Exercise goal ::
Copy exactly the lines from the one containing "motor_can();" to the one containing "obj.matrix_world = Matrix.Identity(4)", both lines included, and nothing else.

Records supplied ::
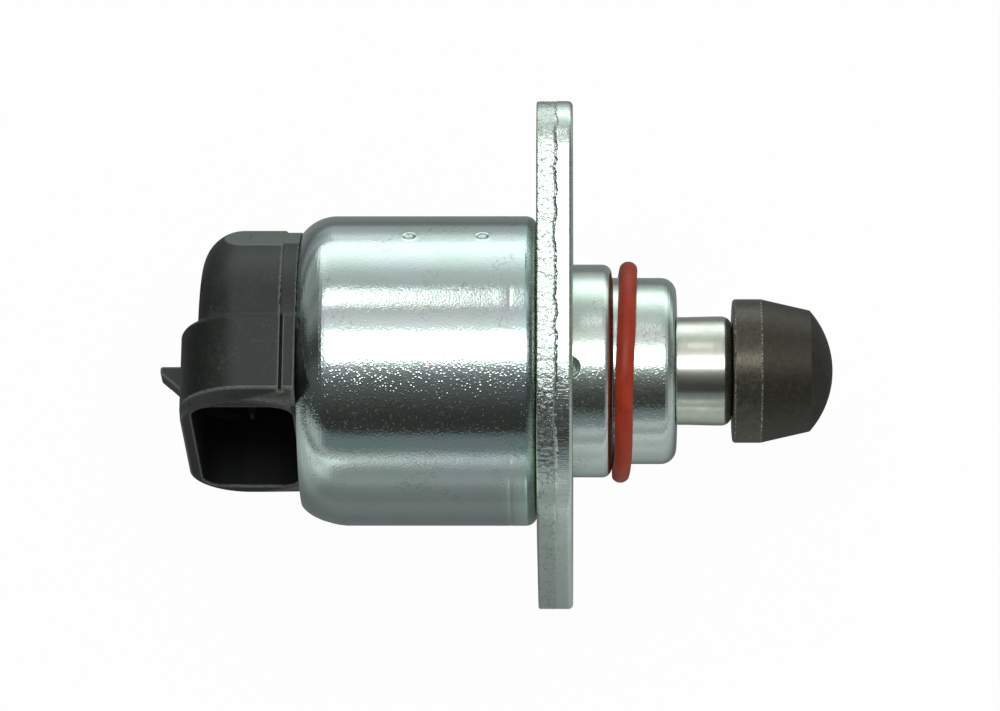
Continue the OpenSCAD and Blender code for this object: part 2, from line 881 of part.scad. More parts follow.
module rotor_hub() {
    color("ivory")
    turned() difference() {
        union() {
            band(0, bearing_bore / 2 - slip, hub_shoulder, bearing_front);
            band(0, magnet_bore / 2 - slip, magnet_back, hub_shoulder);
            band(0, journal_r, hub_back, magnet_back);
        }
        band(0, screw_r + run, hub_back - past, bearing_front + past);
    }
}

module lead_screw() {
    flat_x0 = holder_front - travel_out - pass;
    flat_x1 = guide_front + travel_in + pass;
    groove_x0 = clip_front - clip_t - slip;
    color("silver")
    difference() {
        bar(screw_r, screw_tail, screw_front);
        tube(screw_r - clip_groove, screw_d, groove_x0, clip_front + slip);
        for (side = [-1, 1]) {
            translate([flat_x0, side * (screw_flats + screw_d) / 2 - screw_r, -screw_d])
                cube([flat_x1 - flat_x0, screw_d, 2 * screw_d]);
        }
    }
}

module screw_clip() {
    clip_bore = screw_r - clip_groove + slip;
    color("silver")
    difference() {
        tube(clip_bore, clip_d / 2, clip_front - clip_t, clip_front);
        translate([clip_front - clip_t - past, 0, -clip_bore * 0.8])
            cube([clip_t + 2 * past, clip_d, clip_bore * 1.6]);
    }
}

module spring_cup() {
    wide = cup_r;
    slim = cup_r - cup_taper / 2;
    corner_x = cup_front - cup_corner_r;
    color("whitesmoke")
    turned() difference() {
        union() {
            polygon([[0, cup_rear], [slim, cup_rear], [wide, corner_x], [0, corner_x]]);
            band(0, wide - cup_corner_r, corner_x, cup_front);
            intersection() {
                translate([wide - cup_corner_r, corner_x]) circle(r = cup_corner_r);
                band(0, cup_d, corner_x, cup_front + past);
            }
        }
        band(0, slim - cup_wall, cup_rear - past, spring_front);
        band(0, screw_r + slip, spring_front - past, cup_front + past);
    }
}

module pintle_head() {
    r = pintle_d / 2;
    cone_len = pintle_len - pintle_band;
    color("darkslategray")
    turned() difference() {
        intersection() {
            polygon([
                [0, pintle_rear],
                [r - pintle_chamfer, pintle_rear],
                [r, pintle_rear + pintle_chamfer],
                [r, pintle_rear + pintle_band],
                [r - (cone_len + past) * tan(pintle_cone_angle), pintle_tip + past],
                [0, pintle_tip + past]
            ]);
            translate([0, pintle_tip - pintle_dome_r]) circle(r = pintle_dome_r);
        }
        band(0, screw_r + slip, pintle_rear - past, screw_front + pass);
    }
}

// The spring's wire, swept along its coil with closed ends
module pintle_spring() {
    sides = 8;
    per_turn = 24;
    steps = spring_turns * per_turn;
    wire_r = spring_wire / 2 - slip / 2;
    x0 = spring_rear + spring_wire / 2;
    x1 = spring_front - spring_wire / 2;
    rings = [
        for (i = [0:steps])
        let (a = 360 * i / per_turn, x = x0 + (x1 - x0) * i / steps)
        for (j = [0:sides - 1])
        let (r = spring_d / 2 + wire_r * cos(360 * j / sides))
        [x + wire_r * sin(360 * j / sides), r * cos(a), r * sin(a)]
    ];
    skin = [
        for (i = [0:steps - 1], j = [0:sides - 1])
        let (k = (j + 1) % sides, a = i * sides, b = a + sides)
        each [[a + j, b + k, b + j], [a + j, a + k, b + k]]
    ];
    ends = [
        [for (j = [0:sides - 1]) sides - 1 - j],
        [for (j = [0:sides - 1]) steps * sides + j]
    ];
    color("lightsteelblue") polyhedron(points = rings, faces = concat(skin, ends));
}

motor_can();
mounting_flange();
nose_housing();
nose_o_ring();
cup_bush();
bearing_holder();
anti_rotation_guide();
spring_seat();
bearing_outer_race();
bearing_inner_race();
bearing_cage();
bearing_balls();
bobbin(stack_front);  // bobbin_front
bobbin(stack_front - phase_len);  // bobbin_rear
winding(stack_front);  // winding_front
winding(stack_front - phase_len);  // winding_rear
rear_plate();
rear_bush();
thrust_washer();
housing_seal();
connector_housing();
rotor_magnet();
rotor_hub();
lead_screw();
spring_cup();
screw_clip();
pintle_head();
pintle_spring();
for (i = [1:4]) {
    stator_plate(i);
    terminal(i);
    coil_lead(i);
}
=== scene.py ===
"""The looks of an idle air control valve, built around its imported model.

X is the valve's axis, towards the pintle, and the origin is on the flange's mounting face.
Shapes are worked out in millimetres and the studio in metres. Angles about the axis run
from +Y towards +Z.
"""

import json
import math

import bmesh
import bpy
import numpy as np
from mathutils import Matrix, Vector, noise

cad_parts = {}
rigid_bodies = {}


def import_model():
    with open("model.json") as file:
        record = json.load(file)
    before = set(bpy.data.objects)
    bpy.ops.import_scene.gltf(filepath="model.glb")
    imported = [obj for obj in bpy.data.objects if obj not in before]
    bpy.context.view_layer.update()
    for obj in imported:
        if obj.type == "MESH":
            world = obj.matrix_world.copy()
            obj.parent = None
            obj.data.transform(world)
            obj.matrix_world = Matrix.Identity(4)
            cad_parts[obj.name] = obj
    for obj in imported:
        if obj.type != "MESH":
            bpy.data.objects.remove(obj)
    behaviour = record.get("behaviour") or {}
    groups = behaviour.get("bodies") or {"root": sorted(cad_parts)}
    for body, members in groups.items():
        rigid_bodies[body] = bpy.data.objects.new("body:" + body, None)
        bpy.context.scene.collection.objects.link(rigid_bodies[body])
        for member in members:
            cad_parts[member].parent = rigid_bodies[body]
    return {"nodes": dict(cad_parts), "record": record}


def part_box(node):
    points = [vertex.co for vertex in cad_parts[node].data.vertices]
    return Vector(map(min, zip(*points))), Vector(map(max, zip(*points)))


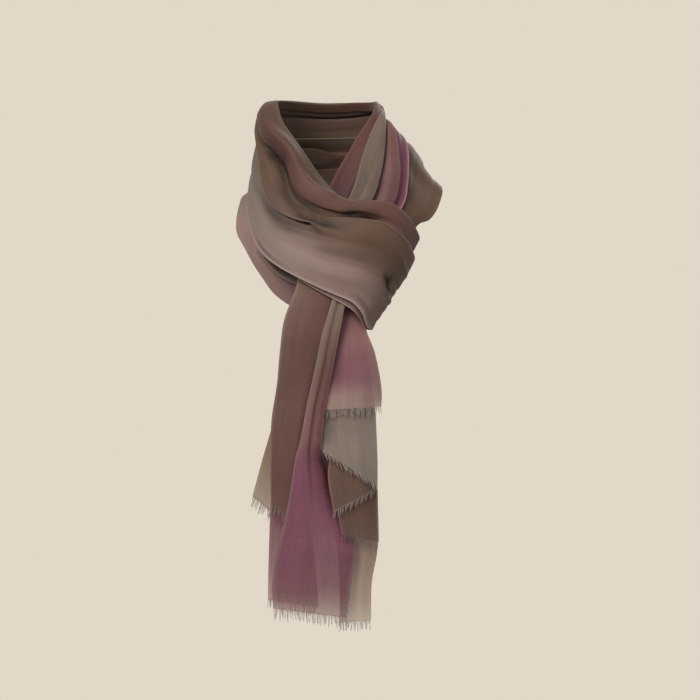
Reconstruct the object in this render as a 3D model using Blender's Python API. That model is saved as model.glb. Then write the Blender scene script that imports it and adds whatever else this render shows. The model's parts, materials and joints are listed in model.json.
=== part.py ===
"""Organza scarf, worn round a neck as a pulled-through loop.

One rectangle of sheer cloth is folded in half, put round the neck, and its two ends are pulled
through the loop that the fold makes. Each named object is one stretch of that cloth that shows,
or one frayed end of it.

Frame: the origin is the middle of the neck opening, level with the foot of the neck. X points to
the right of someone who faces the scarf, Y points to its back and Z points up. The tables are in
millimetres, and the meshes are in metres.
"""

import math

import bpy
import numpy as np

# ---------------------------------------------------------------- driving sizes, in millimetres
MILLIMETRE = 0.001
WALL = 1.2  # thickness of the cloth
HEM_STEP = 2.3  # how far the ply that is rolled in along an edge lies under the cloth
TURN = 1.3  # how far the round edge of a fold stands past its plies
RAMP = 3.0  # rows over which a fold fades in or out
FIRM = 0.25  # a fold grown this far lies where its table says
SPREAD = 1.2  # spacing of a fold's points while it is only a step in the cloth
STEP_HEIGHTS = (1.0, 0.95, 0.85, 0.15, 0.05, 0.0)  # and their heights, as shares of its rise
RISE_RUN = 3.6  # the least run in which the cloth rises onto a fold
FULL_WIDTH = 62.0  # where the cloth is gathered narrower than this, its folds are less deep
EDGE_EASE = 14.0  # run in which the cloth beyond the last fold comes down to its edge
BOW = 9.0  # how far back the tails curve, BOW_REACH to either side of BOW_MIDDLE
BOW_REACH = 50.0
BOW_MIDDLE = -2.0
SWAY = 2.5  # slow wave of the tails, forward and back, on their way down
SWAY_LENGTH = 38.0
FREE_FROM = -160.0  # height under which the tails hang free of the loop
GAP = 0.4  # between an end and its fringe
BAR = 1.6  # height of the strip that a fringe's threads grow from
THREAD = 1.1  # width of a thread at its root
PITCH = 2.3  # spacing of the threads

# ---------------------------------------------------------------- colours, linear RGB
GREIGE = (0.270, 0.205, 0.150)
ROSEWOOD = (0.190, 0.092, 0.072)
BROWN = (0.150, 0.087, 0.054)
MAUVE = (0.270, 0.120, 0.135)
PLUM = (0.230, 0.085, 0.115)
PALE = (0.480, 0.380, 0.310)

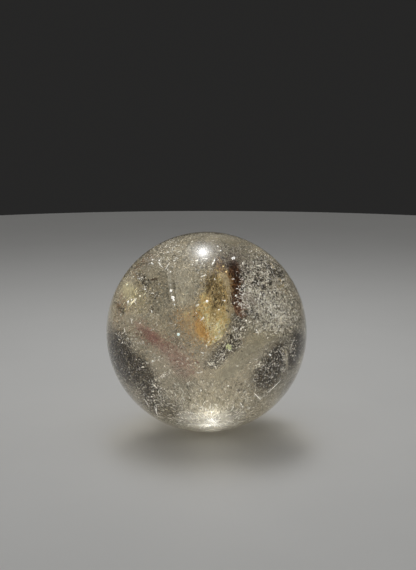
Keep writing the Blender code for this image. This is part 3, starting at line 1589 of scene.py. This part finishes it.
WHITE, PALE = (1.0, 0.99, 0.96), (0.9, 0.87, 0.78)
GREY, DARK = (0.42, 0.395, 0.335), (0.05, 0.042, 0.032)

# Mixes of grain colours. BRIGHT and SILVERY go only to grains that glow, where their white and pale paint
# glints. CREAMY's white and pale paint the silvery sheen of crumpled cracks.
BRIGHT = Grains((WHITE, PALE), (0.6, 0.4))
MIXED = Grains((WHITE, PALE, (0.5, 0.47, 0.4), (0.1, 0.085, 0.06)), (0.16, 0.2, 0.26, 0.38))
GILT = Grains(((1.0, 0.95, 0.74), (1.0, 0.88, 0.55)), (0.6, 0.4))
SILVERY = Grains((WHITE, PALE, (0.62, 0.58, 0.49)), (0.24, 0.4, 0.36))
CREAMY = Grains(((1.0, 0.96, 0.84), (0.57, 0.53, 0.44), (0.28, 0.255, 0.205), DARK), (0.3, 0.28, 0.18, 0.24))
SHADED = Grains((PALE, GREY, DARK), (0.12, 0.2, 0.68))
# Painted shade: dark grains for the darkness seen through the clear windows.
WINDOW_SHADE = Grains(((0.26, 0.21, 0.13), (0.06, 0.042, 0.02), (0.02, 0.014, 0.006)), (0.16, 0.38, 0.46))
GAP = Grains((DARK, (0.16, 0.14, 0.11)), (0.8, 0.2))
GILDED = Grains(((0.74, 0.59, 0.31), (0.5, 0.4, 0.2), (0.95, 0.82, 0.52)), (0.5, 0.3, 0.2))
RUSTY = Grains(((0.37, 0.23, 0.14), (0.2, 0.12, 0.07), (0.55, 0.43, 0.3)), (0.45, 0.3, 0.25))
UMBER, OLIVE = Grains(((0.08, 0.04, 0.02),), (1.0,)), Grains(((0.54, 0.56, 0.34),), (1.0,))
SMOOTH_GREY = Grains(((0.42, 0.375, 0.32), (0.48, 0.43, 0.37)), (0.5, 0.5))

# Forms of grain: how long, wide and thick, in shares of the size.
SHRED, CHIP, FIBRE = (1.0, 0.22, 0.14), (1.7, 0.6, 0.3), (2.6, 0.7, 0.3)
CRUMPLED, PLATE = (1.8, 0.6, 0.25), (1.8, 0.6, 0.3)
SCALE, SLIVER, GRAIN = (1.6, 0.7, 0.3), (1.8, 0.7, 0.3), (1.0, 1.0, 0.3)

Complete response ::
motor_can();
mounting_flange();
nose_housing();
nose_o_ring();
cup_bush();
bearing_holder();
anti_rotation_guide();
spring_seat();
bearing_outer_race();
bearing_inner_race();
bearing_cage();
bearing_balls();
bobbin(stack_front);  // bobbin_front
bobbin(stack_front - phase_len);  // bobbin_rear
winding(stack_front);  // winding_front
winding(stack_front - phase_len);  // winding_rear
rear_plate();
rear_bush();
thrust_washer();
housing_seal();
connector_housing();
rotor_magnet();
rotor_hub();
lead_screw();
spring_cup();
screw_clip();
pintle_head();
pintle_spring();
for (i = [1:4]) {
    stator_plate(i);
    terminal(i);
    coil_lead(i);
}
=== scene.py ===
"""The looks of an idle air control valve, built around its imported model.

X is the valve's axis, towards the pintle, and the origin is on the flange's mounting face.
Shapes are worked out in millimetres and the studio in metres. Angles about the axis run
from +Y towards +Z.
"""

import json
import math

import bmesh
import bpy
import numpy as np
from mathutils import Matrix, Vector, noise

cad_parts = {}
rigid_bodies = {}


def import_model():
    with open("model.json") as file:
        record = json.load(file)
    before = set(bpy.data.objects)
    bpy.ops.import_scene.gltf(filepath="model.glb")
    imported = [obj for obj in bpy.data.objects if obj not in before]
    bpy.context.view_layer.update()
    for obj in imported:
        if obj.type == "MESH":
            world = obj.matrix_world.copy()
            obj.parent = None
            obj.data.transform(world)
            obj.matrix_world = Matrix.Identity(4)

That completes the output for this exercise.